Friday, February 23, 2007

The absurdity of an "atheist movement"

For any mass movement to emerge to prominence and come to be accepted by the average man, it must impose its moral necessity, and it must have the means to manifest itself.

The movement to strip kings of their power and replace them by a sprawling bureaucracy both reflected a presumed moral necessity (to give "the people" power instead of an arbitrary king) and had the political and military means to manifest itself. So, unfortunately, it succeeded.
The anti-slavery movement reflected the moral necessity of abolishing the extreme inequality and classism entailed by slavery, and through difficult and long travails, came to fruition, toppling an institution as old as civilization.
The modern "environmentalist movement" has been tremendously successful because it took a widespread moral malaise of the modern man (that he lives in an "inferior" state to that of nature, that technology is vaguely dangerous) and turned it into a movement which fuels itself by scaring people. So far, it works.
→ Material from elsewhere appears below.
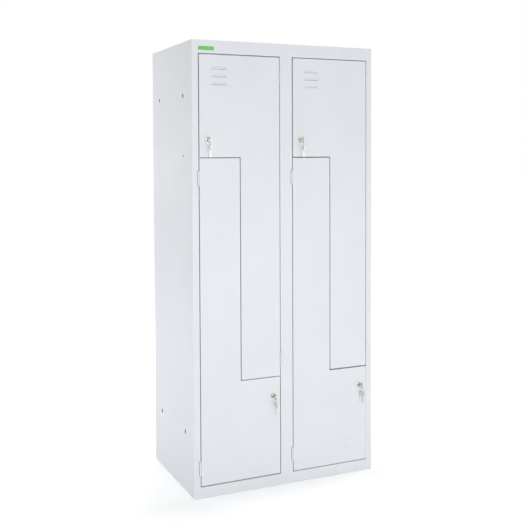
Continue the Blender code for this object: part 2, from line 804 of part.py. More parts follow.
def hinge_frame_half(side):
    half = HINGE_LENGTH / 2
    knuckle = cylinder("knuckle", KNUCKLE_RADIUS, -half, -SEAT / 2, KNUCKLE_SIDES, upright())
    pin = cylinder("pin", PIN_RADIUS, -half / 2, half - PIN_RECESS, KNUCKLE_SIDES, upright())
    leaf = leaf_box(side, HINGE_SETBACK - LEAF_THICKNESS, -half + LEAF_TRIM, -LEAF_TRIM)
    return fused("hinge_frame_half", knuckle, joins=(leaf, pin))


def hinge_door_half(side):
    half = HINGE_LENGTH / 2
    knuckle = cylinder("knuckle", KNUCKLE_RADIUS, SEAT / 2, half, KNUCKLE_SIDES, upright())
    bore = cylinder("bore", PIN_RADIUS + PIN_CLEARANCE, -OVERRUN, half + OVERRUN, KNUCKLE_SIDES, upright())
    leaf = leaf_box(side, HINGE_SETBACK, LEAF_TRIM, half - LEAF_TRIM)
    return fused("hinge_door_half", knuckle, joins=(leaf,), cuts=(bore,))


def hinges(door, pivot):
    for place, z in door.hinge_heights.items():
        name = f"{door.name}_{place}_hinge"
        for half, mesh, parent in (
            ("frame_half", FRAME_HALVES[door.hand], ROOT),
            ("door_half", DOOR_HALVES[door.hand], pivot),
        ):
            item = add_object(f"{name}_{half}", mesh, PAINT)
            item.location = (door.hinge_x, 0, z)
            attach(item, parent)


# Locks and keys, drawn in planes that face front, with the door's face at z = 0


def lock_barrel():
    """The lock's round body with its head in front of the door and a nut behind the door's skin."""
    bore = PLUG_RADIUS + LOCK_HOLE_CLEARANCE
    front = LOCK_HEAD_THICKNESS + SEAT
    profile = [
        (bore, front), (LOCK_HEAD_RADIUS - LOCK_HEAD_BEVEL, front),
        (LOCK_HEAD_RADIUS, front - LOCK_HEAD_BEVEL), (LOCK_HEAD_RADIUS, SEAT),
        (BARREL_RADIUS, SEAT), (BARREL_RADIUS, -BARREL_BACK), (bore, -BARREL_BACK),
    ]
    bm = bmesh.new()
    points = [bm.verts.new((radius, 0, z)) for radius, z in profile]
    for pair in zip(points, points[1:] + points[:1]):
        bm.edges.new(pair)
    turned = add_helper("barrel_profile", mesh_from(bm, "barrel_profile"))
    screw = turned.modifiers.new("turned", "SCREW")
    screw.steps = BARREL_SIDES
    screw.render_steps = BARREL_SIDES
    screw.use_merge_vertices = True
    screw.merge_threshold = WELD
    body = evaluated_mesh(turned, "lock_body")
    bpy.data.objects.remove(turned)
    hexagon = ellipse(2 * NUT_RADIUS, 2 * NUT_RADIUS, NUT_SIDES)
    eye = ellipse(2 * (BARREL_RADIUS - NUT_OVERLAP), 2 * (BARREL_RADIUS - NUT_OVERLAP), BARREL_SIDES)
    nut = prism("nut", [hexagon, eye], -SKIN_BACK - NUT_THICKNESS, -SKIN_BACK, upright())
    mesh = fused("lock_barrel", body, joins=(nut,))
    mesh.transform(facing_front())
    return mesh


def lock_cam():
    """The plug that the key turns, with the cam on its back end pointing up and a bolt that holds it."""
    overlap = CAM_THICKNESS / 2
    plug = cylinder("plug", PLUG_RADIUS, -CAM_BACK + overlap, -PLUG_FRONT, BARREL_SIDES, upright())
    width = CAM_WIDTH / 2
    cam = prism("cam", [stadium(0, CAM_REACH - width, width)], -CAM_BACK, -CAM_FRONT, upright())
    bolt_back = -CAM_BACK - CAM_BOLT_THICKNESS
    bolt = cylinder("bolt", CAM_BOLT_RADIUS, bolt_back, -CAM_BACK + overlap / 2, NUT_SIDES, upright())
    slot_x = KEY_THICKNESS / 2 + KEYWAY_CLEARANCE
    slot_y = BLADE_WIDTH / 2 + KEYWAY_CLEARANCE
    slot_end = -PLUG_FRONT - KEY_INSERTION - KEYWAY_CLEARANCE
    keyway = boxes("keyway", [((-slot_x, -slot_y, slot_end), (slot_x, slot_y, -PLUG_FRONT + OVERRUN))])
    mesh = fused("lock_cam", plug, joins=(cam, bolt), cuts=(keyway,))
    mesh.transform(facing_front())
    return mesh


def key_outline():
    """The key lying along x with its bow's hole at the origin and its tip towards +x."""
    bow = []
    for step in range(BOW_STEPS):
        angle = 2 * math.pi * (step + 0.5) / BOW_STEPS
        c, s = math.cos(angle), math.sin(angle)
        x = BOW_LENGTH / 2 * (1 + math.copysign(abs(c) ** (2 / BOW_SQUARENESS), c))
        y = BOW_WIDTH / 2 * math.copysign(abs(s) ** (2 / BOW_SQUARENESS), s)
        if c < 0 or abs(y) > NECK_WIDTH / 2:
            bow.append((x, y))
    shoulder = KEY_LENGTH - KEY_INSERTION - SEAT
    neck, blade = NECK_WIDTH / 2, BLADE_WIDTH / 2
    outline = bow + [
        (shoulder, -neck), (shoulder, -blade), (KEY_LENGTH - BLADE_TIP_CHAMFER, -blade),
        (KEY_LENGTH, -blade + BLADE_TIP_CHAMFER), (KEY_LENGTH, blade - BLADE_TIP_CHAMFER),
    ]
    crest = KEY_LENGTH - BLADE_TIP_CHAMFER
    for share in TOOTH_DEPTH_SHARES:
        valley = crest - TOOTH_PITCH / 2
        floor = blade - TOOTH_DEPTH * share
        outline += [(crest, blade), (valley + TOOTH_FLAT / 2, floor), (valley - TOOTH_FLAT / 2, floor)]
        crest -= TOOTH_PITCH
    outline += [(crest, blade), (shoulder, blade), (shoulder, neck)]
    return [(x - BOW_HOLE_INSET, y) for x, y in outline]


def key_mesh():
    hole = ellipse(2 * BOW_HOLE_RADIUS, 2 * BOW_HOLE_RADIUS, HOLE_STEPS)
    mesh = prism("key", [key_outline(), hole], -KEY_THICKNESS / 2, KEY_THICKNESS / 2, upright())
    shade_smooth(mesh)
    return mesh


def ring_mesh():
    """A split ring's closed loop, below the origin, which is the middle of the hole that it hangs in."""
    bpy.ops.mesh.primitive_torus_add(
        major_segments=RING_AROUND, minor_segments=RING_WIRE_SIDES,
        major_radius=RING_RADIUS, minor_radius=RING_WIRE_RADIUS,
    )
    made = bpy.context.object
    mesh = made.data
    bpy.data.objects.remove(made)
    mesh.transform(facing_front(z=-RING_DROP - RING_RADIUS))
    shade_smooth(mesh)
    return mesh


def turned_to(item, x_axis, z_axis, place):
    """Turns the object so that its own x and z run along these directions."""
    x_axis, z_axis = Vector(x_axis), Vector(z_axis)
    turn = Matrix((x_axis, z_axis.cross(x_axis), z_axis)).transposed()
    item.matrix_world = Matrix.Translation(place) @ turn.to_4x4()


def lock(door, door_pivot):
    barrel = add_object(door.name + "_lock_barrel", BARREL, NICKEL)
    barrel.location = door.lock
    attach(barrel, door_pivot)

    lock_pivot = add_empty(door.name + "_lock_pivot", door.lock, door_pivot)
    cam = add_object(door.name + "_lock_cam", CAM, NICKEL)
    cam.location = door.lock
    attach(cam, lock_pivot)

    hole = door.lock + Vector((0, BOW_HOLE_Y, 0))
    key_pivot = add_empty(door.name + "_key_pivot", hole, lock_pivot)
    key = add_object(door.name + "_key", KEY, NICKEL)
    turned_to(key, (0, 1, 0), (1, 0, 0), hole)
    attach(key, key_pivot)

    ring_heading, spare_heading = (math.radians(heading) for heading in HANGING_HEADINGS[door.name])
    ring_pivot = add_empty(door.name + "_ring_pivot", hole, key_pivot)
    ring = add_object(door.name + "_key_ring", RING, ZINC)
    ring.location = hole
    ring.rotation_euler.z = ring_heading
    attach(ring, ring_pivot)

    wire = hole - Vector((0, 0, RING_DROP + 2 * RING_RADIUS))
    spare_pivot = add_empty(door.name + "_spare_key_pivot", wire, ring_pivot)
    spare = add_object(door.name + "_spare_key", KEY, NICKEL)
    normal = (math.cos(spare_heading), math.sin(spare_heading), 0)
    turned_to(spare, (0, 0, -1), normal, wire - Vector((0, 0, RING_DROP)))
    attach(spare, spare_pivot)


FRAME_HALVES = {hand: hinge_frame_half(hand) for hand in (1, -1)}
DOOR_HALVES = {hand: hinge_door_half(hand) for hand in (1, -1)}
BARREL = lock_barrel()
CAM = lock_cam()
KEY = key_mesh()
RING = ring_mesh()


def build():
    side_panel("left_side_panel", -1)
    side_panel("right_side_panel", 1)
    back_panel()
    level_panel("top_panel", SKIN_BACK, CABINET_HEIGHT)
    level_panel("base_panel", INSIDE_FRONT, OPENING_BOTTOM)
    top_rail()
    bottom_rail()
    centre_stile()
    centre_partition()
    label_plate()
    for column in COLUMNS:
        z_divider(column)
    for door in DOORS:
        pivot = add_empty(door.name + "_door_pivot", pivot_place(door), ROOT)
        door_skin(door, pivot)
        hinges(door, pivot)
        lock(door, pivot)
        ceiling = INSIDE_TOP if door.upper else UPPER_SHELF - SHEET / 2 - SEAT
        coat_rail(door.name + "_coat_rail", door.strip_middle, ceiling)
    ROOT.location.y = -(CABINET_DEPTH + KEYS_FRONT) / 2


build()
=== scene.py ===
"""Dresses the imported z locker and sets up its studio. Metres, +Z up, fronts facing -Y."""
import json
import math

import bmesh
import bpy
from mathutils import Matrix, Vector

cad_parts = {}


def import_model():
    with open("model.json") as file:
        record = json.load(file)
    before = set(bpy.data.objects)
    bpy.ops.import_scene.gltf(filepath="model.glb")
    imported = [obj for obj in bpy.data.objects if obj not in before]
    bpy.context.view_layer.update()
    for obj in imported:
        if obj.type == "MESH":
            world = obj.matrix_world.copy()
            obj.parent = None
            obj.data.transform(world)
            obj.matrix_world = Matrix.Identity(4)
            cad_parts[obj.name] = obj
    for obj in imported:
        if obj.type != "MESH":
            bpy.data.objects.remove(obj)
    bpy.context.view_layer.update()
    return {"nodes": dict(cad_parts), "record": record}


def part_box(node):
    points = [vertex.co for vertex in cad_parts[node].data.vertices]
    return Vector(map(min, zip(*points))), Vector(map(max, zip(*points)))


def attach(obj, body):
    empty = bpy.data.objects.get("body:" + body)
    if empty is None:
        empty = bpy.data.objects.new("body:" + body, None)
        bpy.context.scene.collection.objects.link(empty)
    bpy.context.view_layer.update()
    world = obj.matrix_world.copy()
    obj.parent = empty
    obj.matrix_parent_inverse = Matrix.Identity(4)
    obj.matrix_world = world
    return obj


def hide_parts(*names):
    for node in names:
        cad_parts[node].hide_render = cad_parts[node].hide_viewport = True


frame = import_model()

# Sheet metal
SHEET = 0.0008
SEAT = 0.0003
FOLD_RADIUS = 0.0015
FOLD_STEPS = 5
EDGE_ROUND = 0.00018
EDGE_STEPS = 2
EDGE_ANGLE = math.radians(50)
CUT_EDGE_ANGLE = math.radians(60)
FLAT_ANGLE = math.radians(0.5)
SMOOTH_ANGLE = math.radians(32)
SEAM_SEARCH = 0.00005
WELD = 0.000002

# Doors
DOOR_GAP = 0.003
DOOR_BLOCK_HEIGHT = 0.401
DOOR_DEPTH = 0.015
DOOR_LIP = 0.012
HINGE_LENGTH = 0.057
HINGE_SETBACK = 0.003
NOTCH_CLEARANCE = 0.001
NOTCH_REACH = 0.0055
CUT_REACH = 0.003
LOCK_HOLE_SIDES = 48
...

Any assumed "atheist movement" has neither of these qualities. There is no perceived moral necessity in spreading atheism; rather the contrary, as most people believe atheism to be immoral, even atheists themselves. So far, the only "cause" atheists have latched on is the separation of church and State, which, apart from being a ridiculous idea, already failed a century ago and is no longer an ongoing concern. The relationship between the State and religion has become too subtle to sustain moral outrage. It is a stillborn "cause."

As for means, well... a few YouTube videos are not going to cause a revolution.

Hopefully the self-important bloggers (who are also just as insignificant) who rant about the Blasphemy Challenge will stop hassling teenagers trying to express their identity, and turn to more productive things.